Plot is revealed to the audience – and Stevens – piecemeal, as he is transported back time and again into Fentress’s body to locate the bomb and bomber; we live through his eyes and befuddlement. In the real world, the bomb destroyed the Chicago-bound train, killing scores, and the bomber has promised another bomb in the city. In this alternate reality, military pilot Stevens (whose last memories were flying a chopper in Afghanistan) is here trying to subvert that future. But where is here?A shadowy, twitchy supervisor, Rutledge (Jeffrey Wright), makes clear to Stevens (and to us Michael J. Fox fans): “This is not time travel. This is time re-assignment.” Working on the age-old concept of the human brain remaining alive a few minutes after death, a device called the Source Code uses those last imprints of reality to engineer an alternate reality. According to Rutledge, “a program that enables you to cross over into another man’s identity in the last eight minutes of his life.” Highly implausible, but the bullet train pacing keeps us from asking one question too many.
Such as: What could possibly be the utility of transporting into another person’s body for the last eight minutes of their life? I mean, transporting into the last eight minutes of most people’s lives would land you in a sickbed somewhere with a machine that goes ping. For eight whole paingod minutes. Oh joy.
But SOURCE CODE somehow finds a purpose for the Last-Eight-Minutes Machine by using it for the one thing that fearful, boastful, whining, hypocritical Americans can’t stop thinking about: finding terrorists. But what can anyone really do in eight minutes? I dunno: give me eight minutes with Vera Farmiga and let’s find out. I digress…
While Stevens hunts for the bomb and bomber, he also tries to uncover the mystery of how he is inhabiting another person’s body. What happened to his own body? Where is the real Colter Stevens? And that, loopy time-loop lupines, is the disturbing part…

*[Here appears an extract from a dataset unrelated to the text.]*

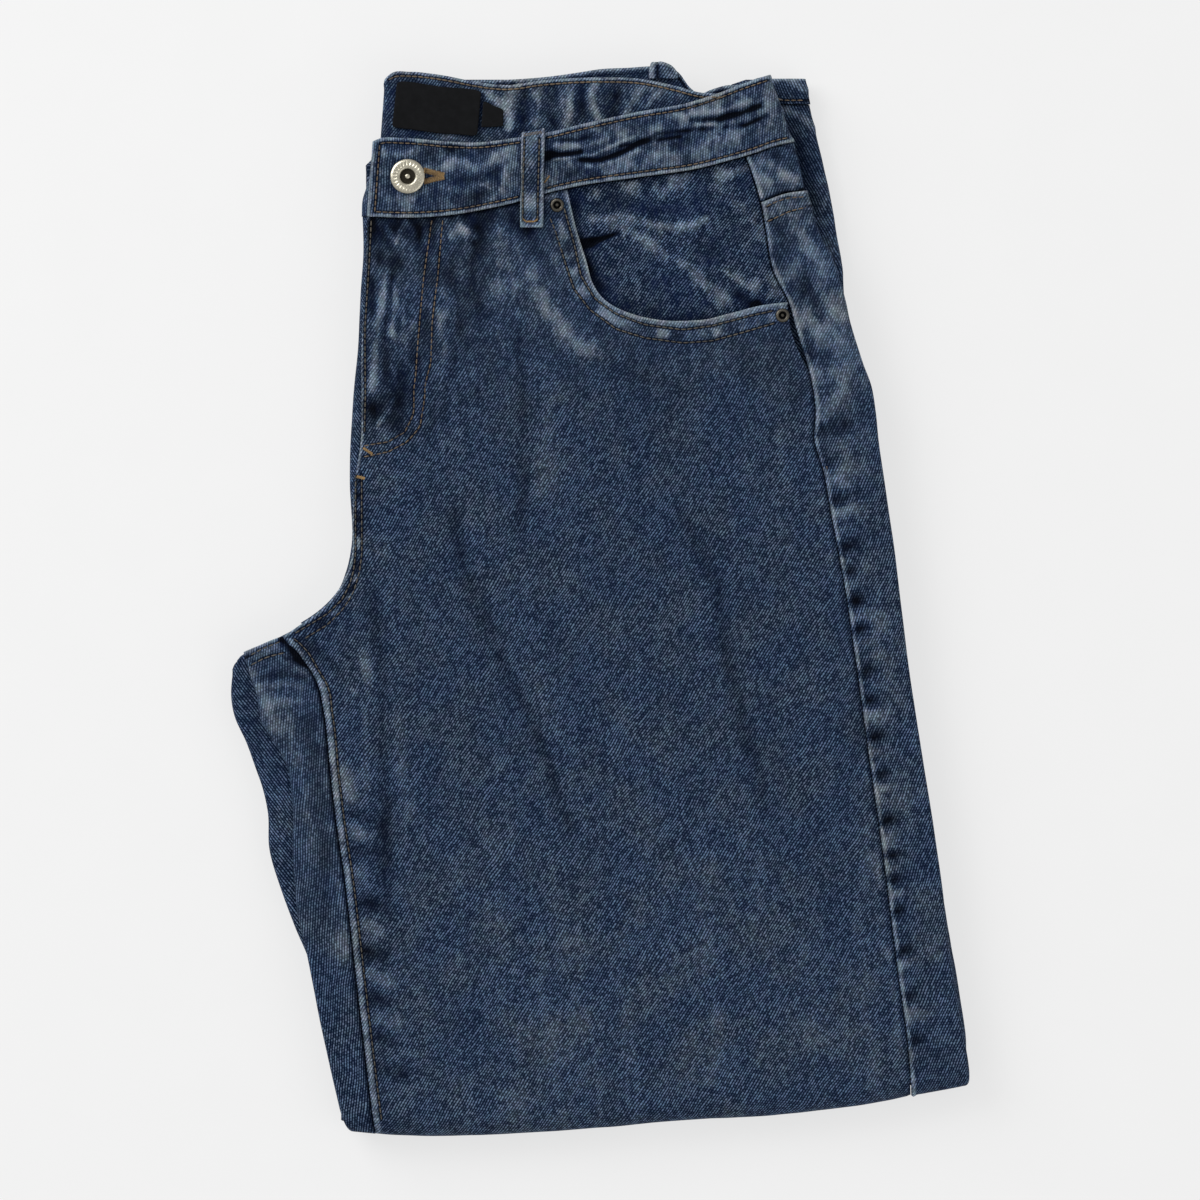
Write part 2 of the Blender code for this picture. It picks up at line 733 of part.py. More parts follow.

Farmiga’s Goodwin comes off as glib in the trailers, but hers is the anchor performance upon which this beargarden draws sustenance. Her bond with Stevens is infinitely more poignant than the facile relationship he shares with Christina, and she will risk her career to grant him one final, decent wish. She is empathy and pathos, a font of begrudging information and cautious flirtation; she is the rock upon which Stevens crouches, her strength that he draws on when forced to leap ever again into the void; her quiet promise, “everything will be okay” that enables his displaced brainwaves to reconstitute and try for success every time he gets blown and ends up in a dark room with her. (And it occurs to me that I would love to get blown and end up in a dark room with Vera Farmiga. Oh, do stop that…)

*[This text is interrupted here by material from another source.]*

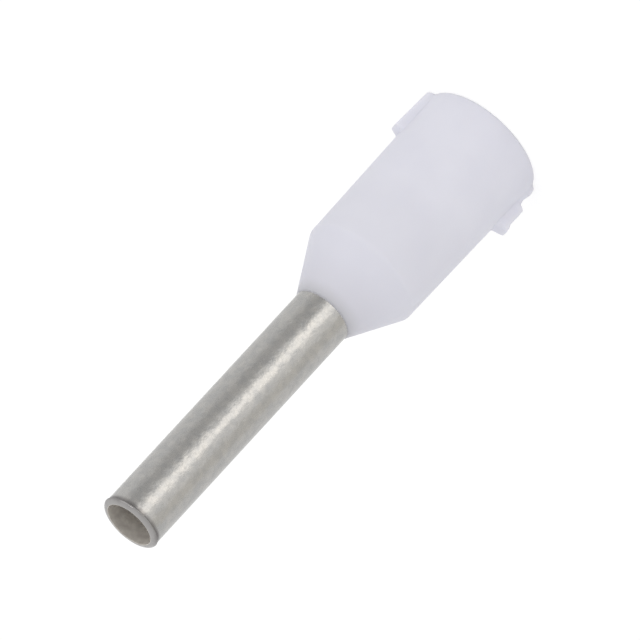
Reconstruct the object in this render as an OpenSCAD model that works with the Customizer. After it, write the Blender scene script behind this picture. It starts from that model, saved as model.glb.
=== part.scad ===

I guess Hindus would call SOURCE CODE Real Life: a guy dies and is resurrected time and again until he does something worthwhile to be able to rise to another level. In eight minutes. Now that’s religious pressure. (Cool thing is: Stevens spends exactly eight minutes real time in the alternate reality whenever he goes back.)

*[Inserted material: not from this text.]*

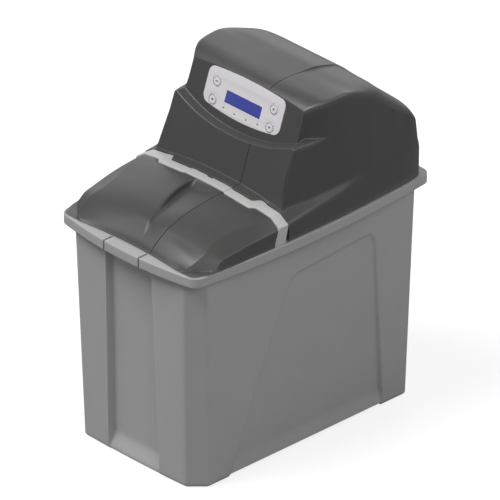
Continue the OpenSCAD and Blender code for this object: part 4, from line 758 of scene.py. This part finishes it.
def hood_surface():
    """The hood's outer grid, the column of its seam and how deep the seam is on each row."""
    sides = np.array([np.array(hood_side(s), float) for s in HOOD])
    gaps = [max(math.hypot(b[0] - a[0], b[1] - a[1]), math.hypot(b[2] - a[2], b[3] - a[3]))
            for a, b in zip(HOOD, HOOD[1:])]
    knots = np.concatenate([[0], np.cumsum(gaps)])
    breaks = (1, 3, 4, 6)
    at = np.unique(np.concatenate([spread(knots, 2.6)] + [knots[b] + np.array([-2.4, -1.2, 1.2, 2.4])
                                                          for b in breaks]))
    rows = curve(knots, HOOD, at, breaks)
    sides = curve(knots, sides, at, breaks)
    shares = spread([0, 1, 2, 3, 4, 5, 6], 1 / 6)
    grid, deep = [], []
    for k, (s, side) in enumerate(zip(rows, sides)):
        line = np.vstack([side, [s[4], s[3]]])
        line = curve(range(7), line, shares, (1, 2, 4, 5))[:-1]
        seam = seam_line(s[0])
        u = np.concatenate([np.linspace(-s[4], seam, LEFT_COLUMNS)[:-1],
                            np.linspace(seam, s[4], RIGHT_COLUMNS)])
        b = abs(u / s[4]) ** s[5]
        front = float(1 - step(at[k], 0, knots[1]))
        y = s[0] + (s[2] - s[0]) * b
        y = y * (1 - front) + (strap_rear(u) + 0.8) * front
        top = np.stack([u, y, TUB_H + s[1] + (s[3] - s[1]) * b], 1)
        flank = np.stack([line[:, 0], np.full(len(line), s[2]), TUB_H + np.maximum(line[:, 1], 0.2)], 1)
        drop = ROOF_STEP * float(step(s[0], 55, 100) * step(s[0], 216, 198))
        top[:, 2] -= drop * step(u, seam, seam + 3)
        right = flank - np.linspace(0, 1, len(flank))[:, None] ** 2 * (0, 0, drop)
        grid.append(np.concatenate([flank * (-1, 1, 1), top, right[::-1]]))
        deep.append(0.0 if knots[3] + 1 < at[k] < knots[6] + 1 else 1.0)
    return relax(np.array(grid), 2), FLANK_POINTS + LEFT_COLUMNS - 1, np.array(deep)


PANEL_AT = (Matrix.Translation((0, -3.12, 508.8))
            @ Matrix.Rotation(math.radians(90) - math.atan(PANEL_SLOPE), 4, "X"))
PANEL_HALF_X, PANEL_HALF_Y, PANEL_CORNER = 79, 32.25, 10


def panel_outline(grow):
    """The control panel's outline in its own plane."""
    points = []
    for sign in (1, -1):
        for a in np.radians(np.linspace(-90, 90, 61)) * sign:
            x = PANEL_HALF_X * math.sin(a)
            d = abs(x) - PANEL_HALF_X + PANEL_CORNER
            drop = PANEL_CORNER - math.sqrt(max(0, PANEL_CORNER**2 - d * d)) if d > 0 else 0
            bow = (4.2 if sign > 0 else 7.5) * (x / PANEL_HALF_X) ** 2
            points.append((x * (1 + grow / PANEL_HALF_X), sign * (PANEL_HALF_Y - bow - drop + grow)))
    return points


def plate(name, loops, low, high, bevel=0.0, at=PANEL_AT):
    """A flat plate from closed loops in a plane, the inner ones as holes, with rounded edges."""
    data = bpy.data.curves.new(name, "CURVE")
    data.dimensions, data.fill_mode = "2D", "BOTH"
    data.extrude = (high - low) / 2 * MM - bevel * MM
    data.bevel_depth, data.bevel_resolution, data.offset = bevel * MM, 3, -bevel * MM
    for loop in loops:
        line = data.splines.new("POLY")
        line.points.add(len(loop) - 1)
        for point, (x, y) in zip(line.points, loop):
            point.co = (x * MM, y * MM, 0, 1)
        line.use_cyclic_u = True
    obj = bpy.data.objects.new(name, data)
    scene.collection.objects.link(obj)
    bpy.context.view_layer.update()
    mesh = bpy.data.meshes.new_from_object(obj.evaluated_get(bpy.context.evaluated_depsgraph_get()))
    bpy.data.objects.remove(obj)
    made = bpy.data.objects.new(name, mesh)
    scene.collection.objects.link(made)
    shift = Matrix.Translation((0, 0, (low + high) / 2 * MM))
    scaled = at.copy()
    scaled.translation = at.translation * MM
    mesh.transform(scaled @ shift)
    return made


def disc(x, y, r, count=56):
    """A round loop."""
    return [(x + r * math.cos(2 * math.pi * i / count), y + r * math.sin(2 * math.pi * i / count))
            for i in range(count)]


def rounded(x, y, half_w, half_h, r, count=7):
    """A rectangular loop with rounded corners."""
    points = []
    for q, (sx, sy) in enumerate(((1, 1), (-1, 1), (-1, -1), (1, -1))):
        for i in range(count):
            a = math.radians(q * 90 + 90 * i / (count - 1))
            points.append((x + sx * (half_w - r) + r * math.cos(a), y + sy * (half_h - r) + r * math.sin(a)))
    return points


KEYS = {"upper_left": (-59, 9.2), "lower_left": (-59, -18.6),
        "upper_right": (59, 9.2), "lower_right": (59, -18.6)}
RING_OUTER, RING_INNER, RING_DASHES, DASH_HALF = 7.3, 6.1, 14, 0.145


def make_hood():
    """The hood in one skin: its surface and seam, the openings, the wall, the panel's recess and posts."""
    grid, seam, deep = hood_surface()
    grid = groove(grid, seam, deep)
    rows, columns = grid.shape[:2]
    hood = new_piece("valve_hood_skin", grid, quads(rows, columns))
    bm = bmesh.new()
    bm.from_mesh(hood.data)
    for left, right, top in NOTCHES:
        for place_at, direction in (((left, 0, 0), (1, 0, 0)), ((right, 0, 0), (1, 0, 0)),
                                    ((0, 0, top), (0, 0, 1))):
            near = [f for f in bm.faces if f.calc_center_median().y > 0.15]
            around = list({v for f in near for v in f.verts})
            around += list({e for f in near for e in f.edges}) + near
            bmesh.ops.bisect_plane(bm, geom=around, plane_co=Vector(place_at) * MM, plane_no=direction)
        middles = {f: f.calc_center_median() / MM for f in bm.faces}
        gone = [f for f, c in middles.items() if left < c.x < right and c.z < top and c.y > 150]
        bmesh.ops.delete(bm, geom=gone, context="FACES")
    bm.to_mesh(hood.data)
    bm.free()
    change = hood.modifiers.new("wall", "SOLIDIFY")
    change.thickness, change.offset, change.use_even_offset = 2.5 * MM, -1, False
    apply_modifiers(hood)
    recess = plate("recess", [panel_outline(0.3)], -1.4, 9)
    window = block((-33, -11.9, -20), (33, 1.1, 9), PANEL_AT)
    holes = [turned([(2.8, -20), (2.8, 9)], PANEL_AT @ Matrix.Translation((x, v, 0)), 24)
             for x, v in KEYS.values()]
    for cutter in (recess, window, *holes):
        cut(hood, cutter)
    posts = [turned([(4.2, -4), (3.5, -5.5), (3.5, -12.4), (1.2, -12.4), (1.2, -6)],
                    PANEL_AT @ Matrix.Translation((sx * 70, sy * 20, 0)), 24)
             for sx in (-1, 1) for sy in (-1, 1)]
    join(hood, *posts)
    place(tidy(hood, 50), "valve_hood")
    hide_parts("hood_flank_left", "hood_flank_right")


# Control panel


def make_panel():
    """The panel, the display's window, the four keys with their marks and the row of small marks."""
    holes = [disc(x, v, 8.5) for x, v in KEYS.values()] + [rounded(0, -5.4, 36.3, 9.3, 0.6)]
    panel = plate("control_panel_skin", [panel_outline(-0.25)] + holes, -1.4, 0.8, 0.25)
    place(tidy(panel, 40), "control_panel")
    window = plate("display_window_skin", [rounded(0, -5.4, 36, 9, 0.5)], -1.4, 0.5, 0.15)
    place(tidy(window, 40), "display_window")
    for name, (x, v) in KEYS.items():
        profile = [(2.5, -6.95), (2.5, -0.3), (7.8, -0.3), (8.1, 0.1), (8.2, 0.6), (8.1, 1.0), (7.8, 1.25),
                   (7.2, 1.36), (4.0, 1.40)]
        key = turned(profile, PANEL_AT @ Matrix.Translation((x, v, 0)), 72)
        place(tidy(key, 40), "key_" + name)
        dashes = []
        for i in range(RING_DASHES):
            a = 2 * math.pi * (i + 0.5) / RING_DASHES
            arc = [a + t * DASH_HALF for t in (-1, -0.5, 0, 0.5, 1)]
            loop = [(x + RING_OUTER * math.cos(t), v + RING_OUTER * math.sin(t)) for t in arc]
            loop += [(x + RING_INNER * math.cos(t), v + RING_INNER * math.sin(t)) for t in arc[::-1]]
            dashes.append(loop)
        dashes.append(symbol(name, x, v))
        ring_marks = plate("key_%s_marks" % name, dashes, 1.2, 1.46)
        place(tidy(ring_marks), body="key_%s_body" % name, slot="key", material="mark")
    small = [rounded(x, -24.6 + 2.2 * (x / 35) ** 2, 1.5, 0.9, 0.3) for x in (-35, -12, 12, 35)]
    place(tidy(plate("panel_marks", small, 0.6, 0.86)), body="hood", slot="panel", material="mark")


def symbol(name, x, v):
    """A generic sign in the middle of a key: an arrow up, an arrow down, a bar or a square."""
    if name == "upper_right":
        return [(x - 2.6, v - 1.6), (x + 2.6, v - 1.6), (x, v + 2.4)]
    if name == "lower_right":
        return [(x - 2.6, v + 1.6), (x, v - 2.4), (x + 2.6, v + 1.6)]
    if name == "upper_left":
        return rounded(x, v, 2.6, 0.7, 0.3)
    return rounded(x, v, 1.7, 1.7, 0.4)


# Strap


def make_strap():
    """The strap over the covers, as rounded sections along its run from the right rim to the left."""
    crown = [(x, STRAP_TOP - STRAP_CROWN * (x / STRAP_KNEE_X) ** 2) for x in np.linspace(131, 0, 14)]
    line = np.array([(STRAP_SIDE_X, z) for z in (360, 377, 387.6)] + crown, float)
    run = np.concatenate([[0], np.cumsum(np.hypot(*np.diff(line, axis=0).T))])
    half = curve(run, line, spread(run, 1.0), (2, 3))
    full = np.vstack([half, half[-2::-1] * (-1, 1)])
    for _ in range(3):
        full[1:-1] = 0.5 * full[1:-1] + 0.25 * (full[:-2] + full[2:])
    tangent = np.gradient(full, axis=0)
    normal = np.stack([-tangent[:, 1], tangent[:, 0]], 1) * -1
    normal /= np.linalg.norm(normal, axis=1, keepdims=True)
    rings = []
    for (x, z), n in zip(full, normal):
        down = float(step(z, 391, 360))
        top = 1 - float(step(z, 398, 388)) if abs(x) > 140 else 1.0
        front = float(strap_front(x)) - down * 9.2
        rear = float(strap_rear(x)) - down * 5.2
        r = EDGE_ROUND
        loop = [(front, -4.5), (front, -r)]
        loop += [(front + r - r * math.cos(a), -r + r * math.sin(a)) for a in np.radians([30, 60, 90])]
        loop += [(front + (rear - front) * t, 0.35 * math.sin(math.pi * t) * top) for t in (0.3, 0.5, 0.7)]
        loop += [(rear - r + r * math.sin(a), -r + r * math.cos(a)) for a in np.radians([0, 30, 60])]
        loop += [(rear, -r), (rear, -4.5)]
        rings.append([(x + n[0] * h, y, z + n[1] * h) for y, h in loop])
    rings = np.array(rings)
    rings[:, :, 2] = np.maximum(rings[:, :, 2], 360.0)
    count = rings.shape[1]
    faces = quads(len(rings), count, closed=True)
    faces += [tuple(range(count))[::-1], tuple(range((len(rings) - 1) * count, len(rings) * count))]
    strap = new_piece("hinge_strap_skin", rings, faces)
    cut(strap, block((SEAM_X - 0.4, -90, 406.2), (SEAM_X + 0.4, -60, 410)))
    parts = []
    for sx in (-1, 1):
        ear = Matrix.Translation((sx * HINGE_X, 0, 0))
        parts.append(turned([(2.4, -4), (2.7, -3.6), (2.7, 3.6), (2.4, 4)], ear @ Matrix.Translation(
            (0, HINGE_Y, HINGE_Z)) @ Matrix.Rotation(math.radians(90), 4, "Y"), 32))
        parts.append(block((-4, HINGE_Y - 1.4, 391.9), (4, HINGE_Y + 1.4, 400.4), ear))
        parts.append(block((-4, HINGE_Y - 1.4, 391.9), (4, -79.3, 394.9), ear))
        parts.append(block((-4, -82.9, 391.9), (4, -79.3, 402.5), ear))
        parts.append(block((sx * 139 - 7, -76.9, 360), (sx * 139 + 7, -64.9, 364)))
    join(strap, *parts)
    return place(tidy(strap, 45), "hinge_strap")


make_tub()
make_lid()
make_hood()
make_panel()
make_strap()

Listen for a phone-in cameo by Scott Bakula (well-versed in QUANTUM LEAPs) as Stevens’s father.
Why are some critics lambasting SOURCE CODE for being unoriginal (it’s a TV plot we’ve seen before on QUANTUM LEAP, THE OUTER LIMITS, STAR TREK, et al), while Jennifer Aniston is still being allowed by the Motion Picture Association of America to release the same dull thud girl-meets-boy movie year after year?
Written by Ben Ripley with no thought to any actual science or physics, the “Source Code” of SOURCE CODE is actually a McGuffin–we don’t need it explained to acknowledge the movie as a temple-throbbing, upside-down rocket ride; it’s running down a panther in boot-cut jeans; it’s cutiepie and sexyboy in a kinetic race against ticking clocks piled on bigger ticking clocks. That’s how inexplicable this movie is. And yet, so predictable you can set your DeLorean flux capacitor by it. But, like MOON, in the hands of Duncan Jones, SOURCE CODE becomes another true science fiction thriller, where we don’t care too much about age-old devices of corporate bad guys and slim, virginal love interests because we’re enjoying ourselves too much.